PART I: Yates County is not accurately represented, says FLEDC chief Griffin

ACT Rochester, an initiative of the Rochester Area Community Foundation, recently released their “Community Report Card” on the Greater Rochester region and on each of its nine-counties: Genesee, Livingston, Monroe, Ontario, Orleans, Seneca, Wayne, Wyoming, and Yates.

“Since 2013, ACT Rochester reports using Census data have driven community action to address poverty as well as racial and ethnic inequities,” says Jennifer Leonard, president and CEO of Rochester Area Community Foundation. “Good data also drives resources to our community from the state and federal governments.” The Community Report Card is an aggregation of data from more than 100 community indicators; measures that help describe economic, environmental, social, or cultural conditions over time.

ACT states that overall, the Report Card shows the region is performing as well or better than New York State in two of eight areas: Community Vitality and Housing; slightly worse than the state in Children and Youth, Economic Security and Public Safety; and trails the state by 10% or more include the Economy, Education, and Health. Long-term trends are improving in Education for all nine counties, and improving or unchanged for Children and Youth. 

Data for indicators in the Report Card are from different years, ranging from 2016 to 2019.

ACT expects the regional indicators could change significantly in ACT Rochester’s 2021 Report Cards as a result of the coronavirus, federal, state, and local elections, and/or the 2020 U.S. Census.

Steve Griffin, CEO of the Finger Lakes Economic Development Center (Yates County’s sole industrial/economic development agency) has been critical of these report cards in the past. “Namely, because I do not believe they paint an accurate portrayal of the ‘health’ of Yates County,” he says. “Overall, I’m simply frustrated that their report pays little attention to the amazing growth Yates County has been experiencing.”
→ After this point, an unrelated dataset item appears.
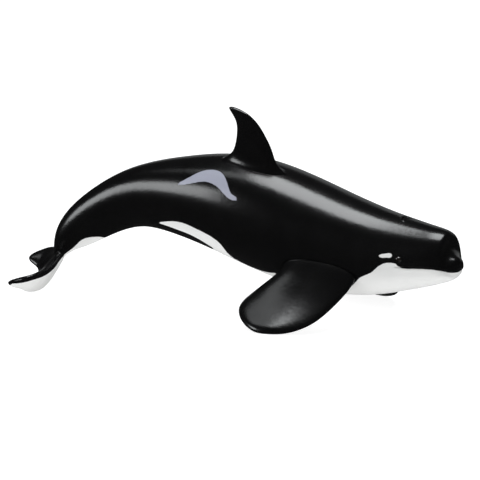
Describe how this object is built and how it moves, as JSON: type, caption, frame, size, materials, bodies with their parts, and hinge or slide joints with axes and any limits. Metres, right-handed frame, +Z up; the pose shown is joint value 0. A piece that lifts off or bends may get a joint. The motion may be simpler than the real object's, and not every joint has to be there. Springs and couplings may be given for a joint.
{
  "type": "toy orca figurine",
  "caption": "Solid moulded vinyl figure of an orca in a curved swimming pose that rests on both flippers and its tail flukes.",
  "frame": {"origin": "middle of the figure's footprint box, on the floor it lies on", "axes": "+X towards the snout, +Y to the animal's left, +Z up"},
  "size_m": [0.2028, 0.0826, 0.0848],
  "materials": {
    "black_vinyl": "satin to gloss painted black vinyl",
    "white_vinyl": "satin white vinyl",
    "eye_black": "gloss black paint"
  },
  "bodies": {
    "root": {"head": "black_vinyl", "lower_jaw": "white_vinyl", "eye_left": "eye_black", "eye_right": "eye_black", "trunk": "black_vinyl", "tail_stock": "black_vinyl", "fluke_left": "black_vinyl", "fluke_right": "black_vinyl", "dorsal_fin": "black_vinyl", "flipper_left": "black_vinyl", "flipper_right": "black_vinyl"}
  },
  "joints": []
}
Griffin continues to be concerned over the lack of accounting our substantial Mennonite population has on many of their data sets, such as early prenatal care, education levels, uninsured individuals, disengaged youth, etc. “I realize the report cards and data are stated in such a way to help draw attention to some serious challenges the region and Yates County have, and I understand the report cards can’t be all things to all people,” says Griffin. “However, I remain very concerned that the report on Yates County is not an accurate picture of our County’s true health.  Prior to the recent COVID-19 outbreak, our unemployment figures were remarkably low; as few as 13 people were receiving unemployment benefits toward the end of 2019. Attracting employees is the biggest challenge our employers have. Our employers are probably not helped in their attempts to recruit prospective employees contemplating making to the move to Yates County if they came across this report.  That is why I am concerned that this report needs to be accurate given the large publicity the release of it receives.” 

Local leaders and ACT Rochester urge residents to complete their U.S. Census. Local representation, financial aid and services, as well as data for ACT Rochester indicators, are sourced from the Census.